Notably, both films are just really repulsively misogynistic in a way that’s a bit surprising for the generally progressive Corman. Even the schlocky sexual weirdness of films like Humanoids from the Deep often included a subtext that critiqued violence, especially violence against women.
There’s little subtext here and both films engage in frat boy misogyny, exposing women’s bodies in a way that suggests their basic powerlessness, punishing them for being sexual even as its insisted that they be sexy and presenting physical violence against them in a way that seems unproblematic.
I have always been generally contemptuous of the notion that feminism means that any display of violence against women simply feeds male fantasies of domination. But much of what makes up these films is essentially indefensible from a political and ethical perspective. And its just gross.
It would be easier to feel better about these releases if they came with any special features whatsoever, some material to place them in context and turn them into the disturbing primary sources for underground film history (and the underground attitudes about violence, sexuality and gender that they embody).

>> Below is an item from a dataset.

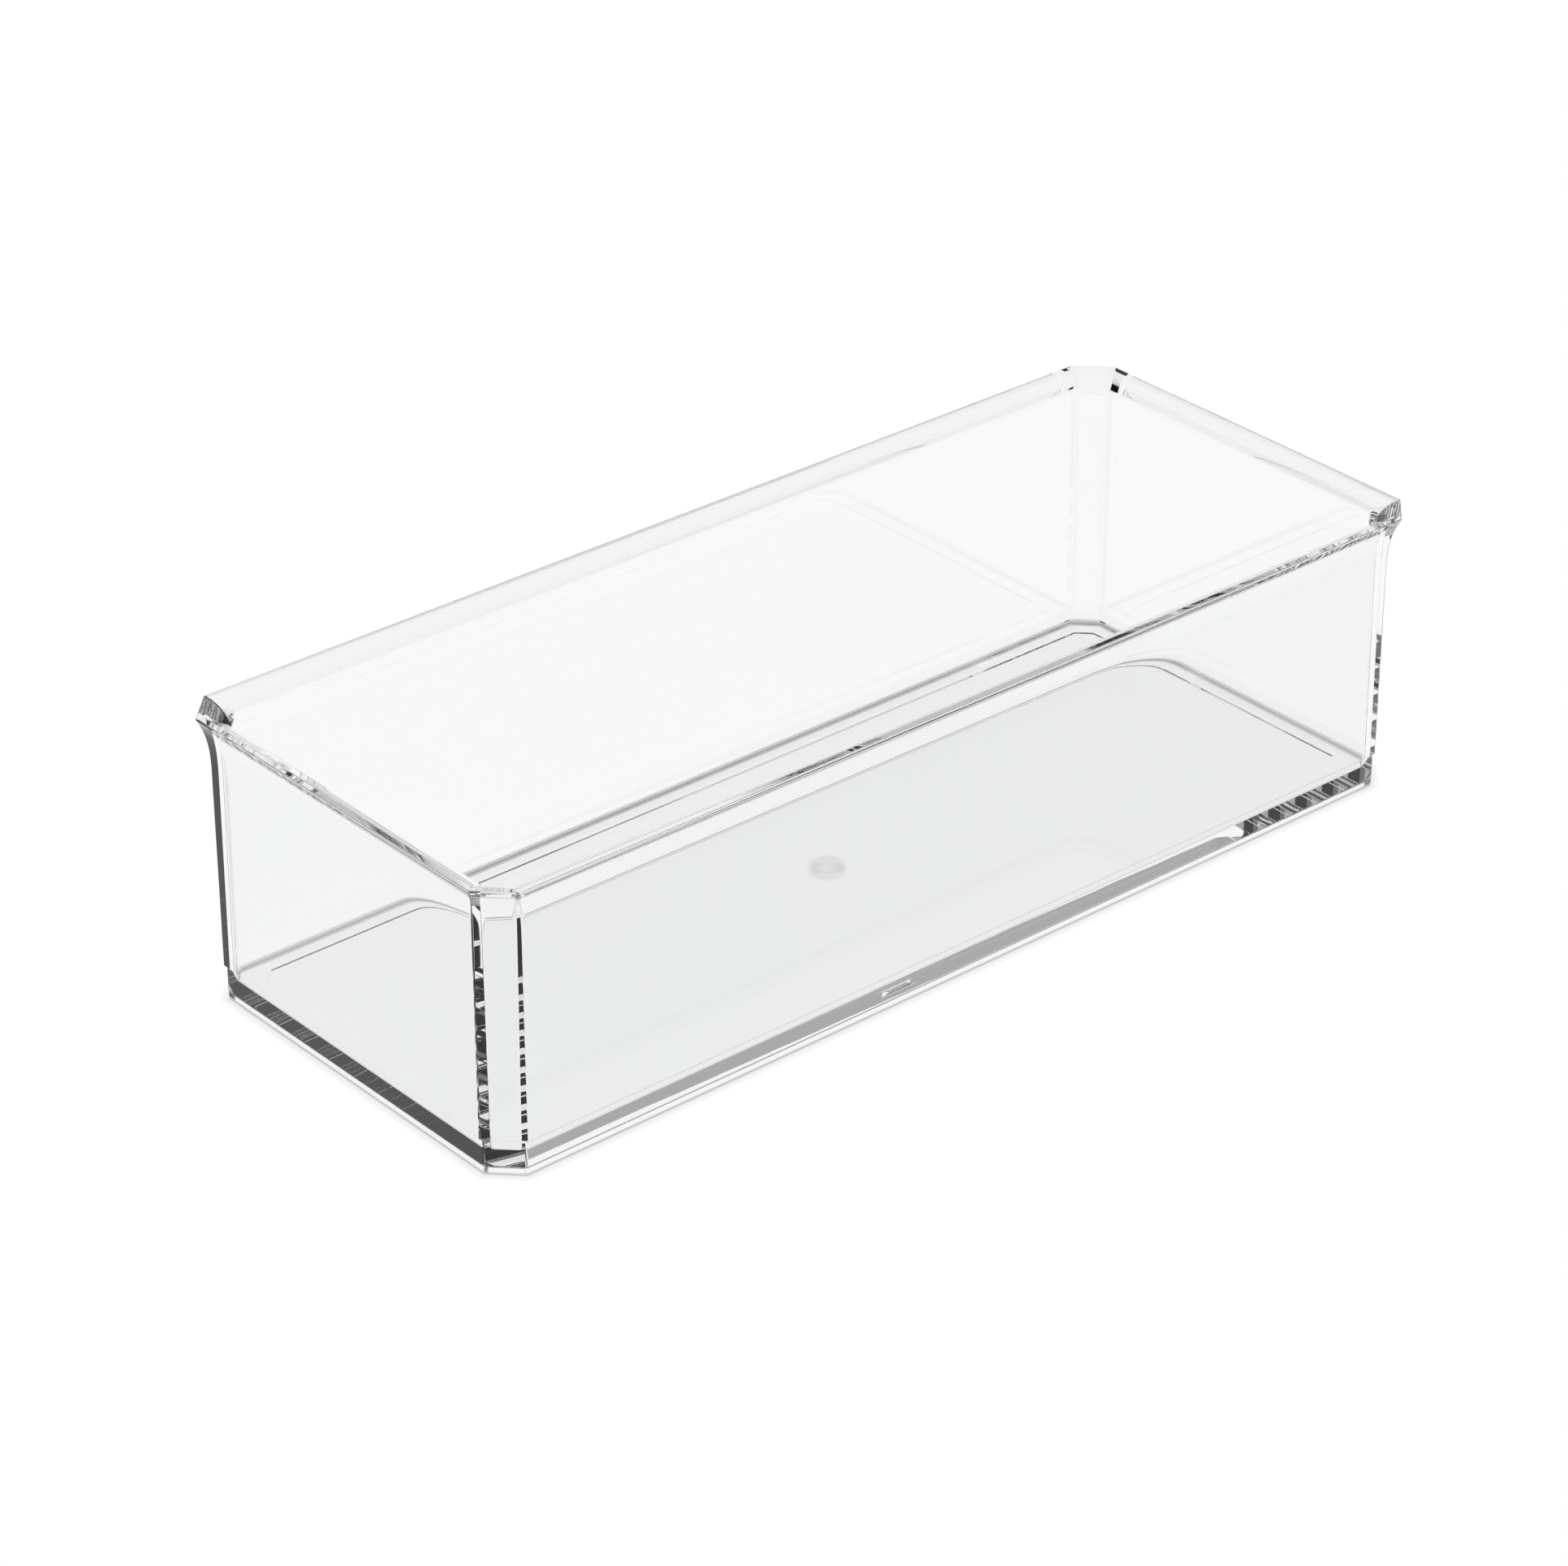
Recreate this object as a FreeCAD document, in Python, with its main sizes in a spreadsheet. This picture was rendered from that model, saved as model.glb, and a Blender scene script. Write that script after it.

But each disc is simply the film, ingloriously presented to us unrestored and, from a sympathetic perspective, demanding that we recognize it for what it is; movies as just way to make a buck, celluloid prurience that generally plays out its scenario so predictable that its painful to watch.
Some films are just so bad that they are just really bad and these discs are only recommended to the most fanatical of Corman completists.